Negin Moslem

60641150000

Publications - 1

Human-robot interaction based on artificial intelligence in clinical healthcare centers: A systematic review and meta-analysis

Publication Name: Computers in Human Behavior Reports

Publication Date: 2026-05-01

Volume: 22

Issue: Unknown

Page Range: Unknown

Description:

The integration of artificial intelligence (AI) into human-robot interaction (HRI) in healthcare has fundamentally revolutionized the emotional, social, and cognitive interaction between humans and robotic systems. This systematic review examines how AI-powered healthcare bots affect patient trust, therapeutic alliance, and user bonding. A PRISMA-compliant literature search was conducted in five major databases: PubMed, Scopus, IEEE Xplore, Springer, and MDPI, covering studies published in English between 2010 and 2025. The inclusion criteria targeted experimental research, including evaluation studies, of AI-enhanced HRI in clinical and assistive fields. Reviews, non-experimental work, and studies without AI integration were excluded. Methodological quality and risk of bias were assessed using the revised Cochrane Risk of Bias tool for randomized trials (RoB 2), while robvis was used to generate visual summaries of the risk-of-bias assessments. Meta-analysis calculated Diagnostic Odds Ratios (95% CI) for reported diagnostic outcomes. Bibliometric visualization was performed using VOSviewer. The results show that visualized and emotionally intelligent robots outperformed virtual agents in delivering emotional security and therapeutic value.
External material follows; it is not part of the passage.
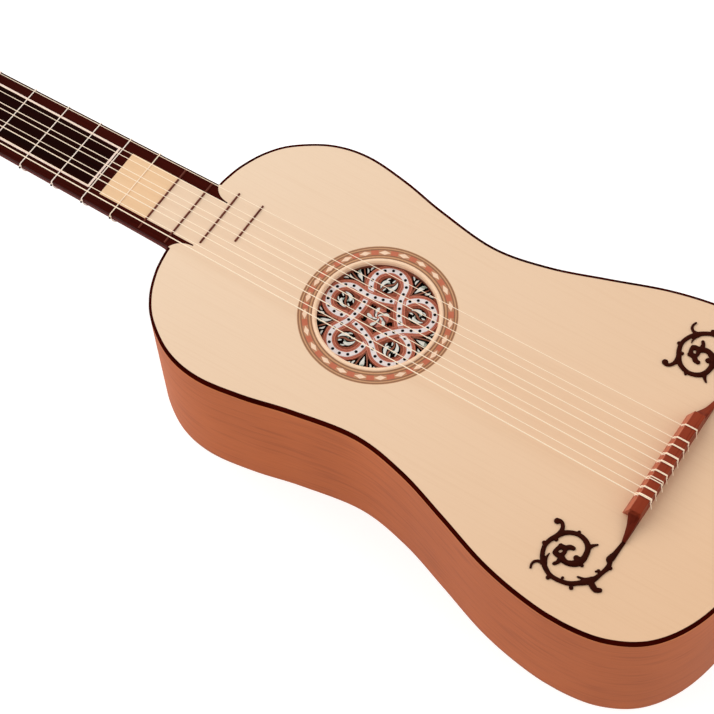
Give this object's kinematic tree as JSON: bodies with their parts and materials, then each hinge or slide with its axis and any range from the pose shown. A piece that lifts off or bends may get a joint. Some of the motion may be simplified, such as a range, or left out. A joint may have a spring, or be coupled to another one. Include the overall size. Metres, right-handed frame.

However, diagnostic accuracy was low (AUC≈0.39; pooled specificity = 0.53) with substantial heterogeneity (I2 ˜ 68%), and meta-regression identified no significant moderators, leaving residual variability (τ2 = 0.479). Gaps between user expectations and responsiveness limited engagement, and limited longitudinal designs restricted long-term insights. RoB 2 indicated moderate methodological variability. Despite these constraints, culturally adaptive robotic systems enhance clinical communication and patient trust, underscoring the importance of personalization and emotional intelligence in future AI healthcare robots.